Your instructions –
Copy the listing below line for line, starting at its first line and ending with the line that has "and infill rods" in it. Add nothing.

— START OF Dataset excerpt —

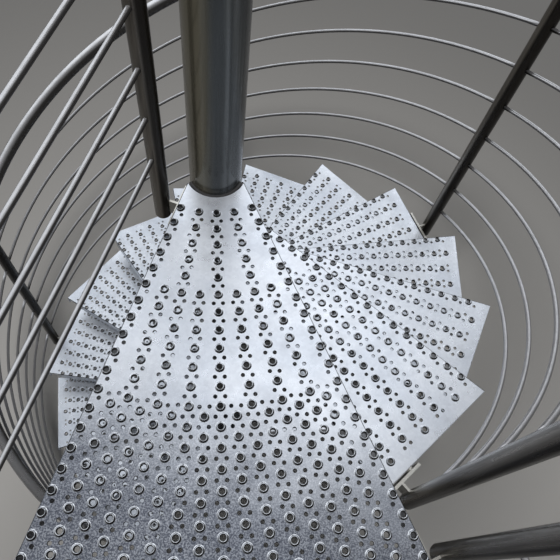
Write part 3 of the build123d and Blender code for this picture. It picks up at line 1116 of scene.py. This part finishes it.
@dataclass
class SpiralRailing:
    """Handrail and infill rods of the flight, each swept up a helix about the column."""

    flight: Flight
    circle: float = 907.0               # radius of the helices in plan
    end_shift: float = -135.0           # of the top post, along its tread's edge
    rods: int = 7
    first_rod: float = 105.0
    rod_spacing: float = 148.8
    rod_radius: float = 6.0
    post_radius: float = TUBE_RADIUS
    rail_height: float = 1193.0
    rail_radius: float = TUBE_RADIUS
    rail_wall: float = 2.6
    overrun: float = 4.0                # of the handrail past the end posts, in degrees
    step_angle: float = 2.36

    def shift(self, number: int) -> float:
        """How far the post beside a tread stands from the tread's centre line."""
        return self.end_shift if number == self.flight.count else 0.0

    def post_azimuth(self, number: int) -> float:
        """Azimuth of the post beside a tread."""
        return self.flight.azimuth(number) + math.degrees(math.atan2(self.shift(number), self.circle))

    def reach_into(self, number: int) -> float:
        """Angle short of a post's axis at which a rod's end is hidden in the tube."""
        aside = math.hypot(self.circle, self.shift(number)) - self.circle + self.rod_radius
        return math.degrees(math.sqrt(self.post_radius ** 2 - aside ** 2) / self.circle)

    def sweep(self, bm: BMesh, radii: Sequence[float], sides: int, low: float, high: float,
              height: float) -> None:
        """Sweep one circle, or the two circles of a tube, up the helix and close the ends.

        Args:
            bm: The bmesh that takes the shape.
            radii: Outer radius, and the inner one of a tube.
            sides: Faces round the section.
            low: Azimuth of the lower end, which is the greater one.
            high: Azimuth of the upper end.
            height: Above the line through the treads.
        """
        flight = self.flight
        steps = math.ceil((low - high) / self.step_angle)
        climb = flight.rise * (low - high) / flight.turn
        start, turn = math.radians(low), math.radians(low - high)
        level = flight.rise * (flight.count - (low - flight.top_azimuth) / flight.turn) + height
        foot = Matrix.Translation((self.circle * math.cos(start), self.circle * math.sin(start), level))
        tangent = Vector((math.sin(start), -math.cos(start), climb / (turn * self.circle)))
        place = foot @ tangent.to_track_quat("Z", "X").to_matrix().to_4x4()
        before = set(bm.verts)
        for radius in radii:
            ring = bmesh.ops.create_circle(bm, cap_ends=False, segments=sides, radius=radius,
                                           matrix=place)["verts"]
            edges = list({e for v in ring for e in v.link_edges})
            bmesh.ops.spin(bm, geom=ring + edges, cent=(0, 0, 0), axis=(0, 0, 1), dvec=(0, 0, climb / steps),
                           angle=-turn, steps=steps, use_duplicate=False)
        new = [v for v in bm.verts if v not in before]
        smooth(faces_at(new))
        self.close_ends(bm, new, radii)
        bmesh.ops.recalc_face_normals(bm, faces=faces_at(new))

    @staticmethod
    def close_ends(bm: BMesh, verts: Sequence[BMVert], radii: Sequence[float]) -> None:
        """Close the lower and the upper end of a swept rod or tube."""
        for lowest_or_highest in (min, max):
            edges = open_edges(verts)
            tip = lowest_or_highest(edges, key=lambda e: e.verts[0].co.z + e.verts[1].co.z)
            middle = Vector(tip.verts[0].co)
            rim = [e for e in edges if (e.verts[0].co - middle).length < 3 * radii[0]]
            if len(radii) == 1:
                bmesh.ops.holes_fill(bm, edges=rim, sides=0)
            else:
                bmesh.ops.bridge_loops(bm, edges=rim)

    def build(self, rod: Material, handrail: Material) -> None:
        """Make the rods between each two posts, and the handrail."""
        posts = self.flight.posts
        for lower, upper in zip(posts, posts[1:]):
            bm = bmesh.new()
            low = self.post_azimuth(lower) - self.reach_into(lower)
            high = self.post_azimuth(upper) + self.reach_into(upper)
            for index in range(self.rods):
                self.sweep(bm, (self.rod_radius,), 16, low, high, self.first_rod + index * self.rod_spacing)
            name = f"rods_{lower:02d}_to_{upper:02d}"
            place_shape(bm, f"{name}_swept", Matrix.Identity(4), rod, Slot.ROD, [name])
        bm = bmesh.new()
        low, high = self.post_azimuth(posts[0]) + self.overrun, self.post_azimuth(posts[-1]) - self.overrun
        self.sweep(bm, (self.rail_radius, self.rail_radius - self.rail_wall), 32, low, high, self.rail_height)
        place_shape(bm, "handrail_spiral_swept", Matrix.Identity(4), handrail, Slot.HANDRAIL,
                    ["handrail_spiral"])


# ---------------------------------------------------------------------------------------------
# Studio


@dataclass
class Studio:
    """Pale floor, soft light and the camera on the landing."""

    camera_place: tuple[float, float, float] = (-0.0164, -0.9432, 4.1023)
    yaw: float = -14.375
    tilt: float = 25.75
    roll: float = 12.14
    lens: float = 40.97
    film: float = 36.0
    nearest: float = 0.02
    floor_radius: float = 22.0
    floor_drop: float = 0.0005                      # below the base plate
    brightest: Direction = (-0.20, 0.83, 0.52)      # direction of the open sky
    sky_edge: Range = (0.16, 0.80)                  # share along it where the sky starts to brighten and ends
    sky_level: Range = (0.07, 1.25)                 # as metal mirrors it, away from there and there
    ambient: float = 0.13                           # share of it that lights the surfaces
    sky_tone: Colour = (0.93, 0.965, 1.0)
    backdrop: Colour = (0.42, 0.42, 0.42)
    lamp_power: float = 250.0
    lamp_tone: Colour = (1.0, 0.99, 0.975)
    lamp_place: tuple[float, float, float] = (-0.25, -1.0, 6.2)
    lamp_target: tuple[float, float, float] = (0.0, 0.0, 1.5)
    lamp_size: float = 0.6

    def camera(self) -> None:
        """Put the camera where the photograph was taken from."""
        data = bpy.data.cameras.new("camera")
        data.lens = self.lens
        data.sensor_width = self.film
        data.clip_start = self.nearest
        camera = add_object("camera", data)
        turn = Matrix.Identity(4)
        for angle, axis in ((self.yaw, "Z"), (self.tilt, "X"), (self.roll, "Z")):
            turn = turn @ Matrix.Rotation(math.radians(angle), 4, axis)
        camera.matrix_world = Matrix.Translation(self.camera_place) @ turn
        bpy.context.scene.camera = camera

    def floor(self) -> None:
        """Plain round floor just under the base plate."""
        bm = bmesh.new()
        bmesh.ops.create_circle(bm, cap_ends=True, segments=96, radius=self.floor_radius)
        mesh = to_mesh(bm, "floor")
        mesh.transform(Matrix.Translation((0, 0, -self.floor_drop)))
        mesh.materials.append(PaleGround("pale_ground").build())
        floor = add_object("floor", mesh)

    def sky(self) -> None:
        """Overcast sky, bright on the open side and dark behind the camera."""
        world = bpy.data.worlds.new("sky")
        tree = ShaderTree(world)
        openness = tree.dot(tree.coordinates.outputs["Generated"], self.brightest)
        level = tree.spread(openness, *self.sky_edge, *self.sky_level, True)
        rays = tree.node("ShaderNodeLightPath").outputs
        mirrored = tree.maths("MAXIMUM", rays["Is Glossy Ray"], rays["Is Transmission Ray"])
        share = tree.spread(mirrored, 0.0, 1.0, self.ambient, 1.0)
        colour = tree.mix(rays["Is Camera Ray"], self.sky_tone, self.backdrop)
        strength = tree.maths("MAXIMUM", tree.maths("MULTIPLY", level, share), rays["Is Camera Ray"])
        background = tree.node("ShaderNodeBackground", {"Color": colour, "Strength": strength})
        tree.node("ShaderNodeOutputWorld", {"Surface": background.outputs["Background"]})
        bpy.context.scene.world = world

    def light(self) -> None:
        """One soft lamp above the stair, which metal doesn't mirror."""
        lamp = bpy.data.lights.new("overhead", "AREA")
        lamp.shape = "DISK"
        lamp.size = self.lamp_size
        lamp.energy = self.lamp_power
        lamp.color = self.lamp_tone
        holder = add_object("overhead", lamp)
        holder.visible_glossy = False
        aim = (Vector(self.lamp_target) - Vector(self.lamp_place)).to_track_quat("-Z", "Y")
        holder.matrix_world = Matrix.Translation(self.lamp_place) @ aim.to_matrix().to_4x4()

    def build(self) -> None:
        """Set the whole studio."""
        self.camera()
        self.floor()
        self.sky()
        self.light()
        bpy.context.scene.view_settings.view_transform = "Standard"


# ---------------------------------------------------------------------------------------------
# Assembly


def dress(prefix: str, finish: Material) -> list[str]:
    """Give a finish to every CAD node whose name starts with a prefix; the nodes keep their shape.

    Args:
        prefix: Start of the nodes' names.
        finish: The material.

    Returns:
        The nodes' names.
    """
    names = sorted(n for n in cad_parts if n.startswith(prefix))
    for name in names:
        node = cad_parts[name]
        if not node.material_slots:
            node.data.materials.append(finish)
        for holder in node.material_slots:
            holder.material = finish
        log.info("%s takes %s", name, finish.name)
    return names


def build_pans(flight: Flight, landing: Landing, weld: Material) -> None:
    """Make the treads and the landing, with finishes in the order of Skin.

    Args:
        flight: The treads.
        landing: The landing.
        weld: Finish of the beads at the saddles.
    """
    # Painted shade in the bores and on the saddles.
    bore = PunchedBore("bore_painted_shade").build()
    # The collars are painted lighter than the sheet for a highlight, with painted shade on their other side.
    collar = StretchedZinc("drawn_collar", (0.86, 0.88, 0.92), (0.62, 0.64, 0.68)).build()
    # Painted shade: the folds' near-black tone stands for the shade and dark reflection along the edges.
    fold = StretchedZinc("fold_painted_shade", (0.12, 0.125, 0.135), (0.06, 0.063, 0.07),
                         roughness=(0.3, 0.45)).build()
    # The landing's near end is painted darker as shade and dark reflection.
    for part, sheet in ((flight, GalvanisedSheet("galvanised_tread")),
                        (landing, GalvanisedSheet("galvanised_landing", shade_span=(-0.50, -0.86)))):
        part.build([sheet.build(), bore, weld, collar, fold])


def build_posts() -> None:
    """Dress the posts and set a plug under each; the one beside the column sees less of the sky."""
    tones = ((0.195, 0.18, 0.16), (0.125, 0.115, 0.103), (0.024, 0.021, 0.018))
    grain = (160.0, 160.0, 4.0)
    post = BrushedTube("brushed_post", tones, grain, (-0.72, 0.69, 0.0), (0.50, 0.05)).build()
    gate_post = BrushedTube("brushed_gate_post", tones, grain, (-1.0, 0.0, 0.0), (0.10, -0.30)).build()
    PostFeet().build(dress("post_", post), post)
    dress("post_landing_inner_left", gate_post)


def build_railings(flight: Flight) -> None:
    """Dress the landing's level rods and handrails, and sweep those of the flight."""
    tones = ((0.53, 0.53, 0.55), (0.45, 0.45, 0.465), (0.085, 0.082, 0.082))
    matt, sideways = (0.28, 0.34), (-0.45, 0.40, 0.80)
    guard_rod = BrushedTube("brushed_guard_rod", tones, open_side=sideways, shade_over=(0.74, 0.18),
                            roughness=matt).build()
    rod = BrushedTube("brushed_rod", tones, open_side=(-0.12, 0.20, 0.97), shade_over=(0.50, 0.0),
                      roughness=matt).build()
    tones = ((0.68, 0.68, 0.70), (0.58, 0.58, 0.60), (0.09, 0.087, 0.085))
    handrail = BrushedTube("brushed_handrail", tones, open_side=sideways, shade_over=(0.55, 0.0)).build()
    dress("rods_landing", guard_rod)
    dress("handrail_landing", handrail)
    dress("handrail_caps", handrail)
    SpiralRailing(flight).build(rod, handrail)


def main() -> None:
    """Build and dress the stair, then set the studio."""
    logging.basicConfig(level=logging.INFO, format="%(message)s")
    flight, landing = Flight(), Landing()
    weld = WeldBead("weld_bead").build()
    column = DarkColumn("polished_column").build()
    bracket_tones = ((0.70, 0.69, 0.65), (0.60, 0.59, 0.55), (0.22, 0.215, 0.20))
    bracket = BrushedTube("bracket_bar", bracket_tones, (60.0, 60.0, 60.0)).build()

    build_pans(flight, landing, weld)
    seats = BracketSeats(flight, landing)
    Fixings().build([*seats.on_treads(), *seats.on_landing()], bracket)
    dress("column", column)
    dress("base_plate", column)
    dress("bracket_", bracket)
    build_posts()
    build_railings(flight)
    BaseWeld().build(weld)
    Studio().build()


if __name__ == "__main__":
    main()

— END OF Dataset excerpt —

The result –
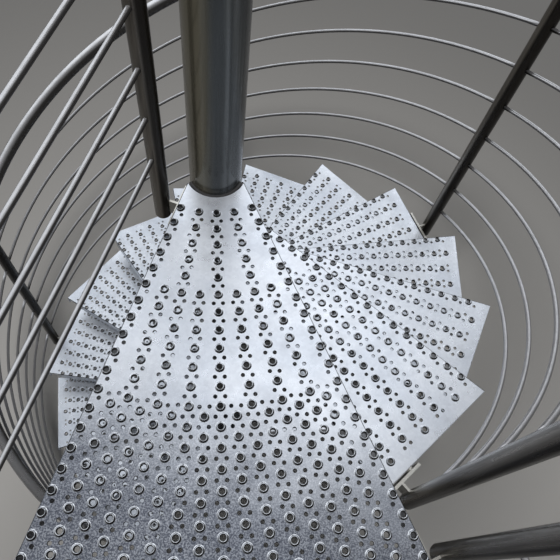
Write part 3 of the build123d and Blender code for this picture. It picks up at line 1116 of scene.py. This part finishes it.
@dataclass
class SpiralRailing:
    """Handrail and infill rods of the flight, each swept up a helix about the column."""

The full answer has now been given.